■ **WHAT TO WORK ON**: Quote verbatim the span of lines that begins the listing below and closes with the line containing "the whole outline.".

_ _ _ _ _

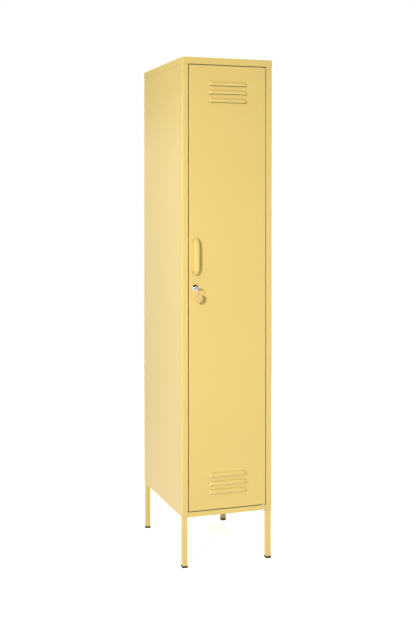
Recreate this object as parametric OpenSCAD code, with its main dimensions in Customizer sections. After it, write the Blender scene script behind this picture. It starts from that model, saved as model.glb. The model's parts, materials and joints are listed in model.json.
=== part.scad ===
// Slim single-door steel locker on four short legs.
// X runs right as seen from the front, Y runs back and Z runs up from the floor.
// The origin lies on the floor, in the middle of the whole outline.

/* [Cabinet] */
// Overall width across the top cap
body_w = 350; // [300:5:600]
// Depth of the cabinet across the top cap
body_d = 460; // [350:5:600]
// Height of the cabinet without its legs
carcass_h = 1650; // [1500:10:1900]
// Thickness of the sheet steel
sheet = 1; // [0.8:0.1:1.4]
// Outer radius of the long bends at the cabinet's corners
bend_r = 2; // [1.5:0.1:3]
// Width of the front stiles
stile_w = 22; // [22:1:30]
// Height of the flange round the top cap
cap_flange_h = 25; // [24:1:40]
// Height of the sill under the door
sill_h = 18; // [16:1:30]
// Width of the back panel's returns at the rear corners
rear_return_w = 20; // [15:1:30]
// Width of the strip that stops the door at each side
stop_w = 12; // [10:1:16]
// Height of the lip that stops the door at top and bottom
stop_h = 10; // [8:1:16]

/* [Door] */
// Gap round the door
door_gap = 2.5; // [2.3:0.1:4]
// Depth of the door's folded edge
door_d = 18; // [16:1:22]
// Radius of the door's outer edges
door_edge_r = 1.5; // [1:0.1:1.6]
// Width of the inward lip behind the door's folded edge
door_lip_w = 12; // [8:1:14]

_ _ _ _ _

■ **TASK RESPONSE**:
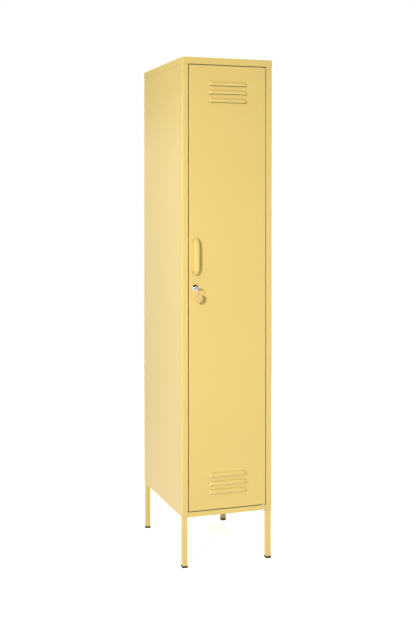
Recreate this object as parametric OpenSCAD code, with its main dimensions in Customizer sections. After it, write the Blender scene script behind this picture. It starts from that model, saved as model.glb. The model's parts, materials and joints are listed in model.json.
=== part.scad ===
// Slim single-door steel locker on four short legs.
// X runs right as seen from the front, Y runs back and Z runs up from the floor.
// The origin lies on the floor, in the middle of the whole outline.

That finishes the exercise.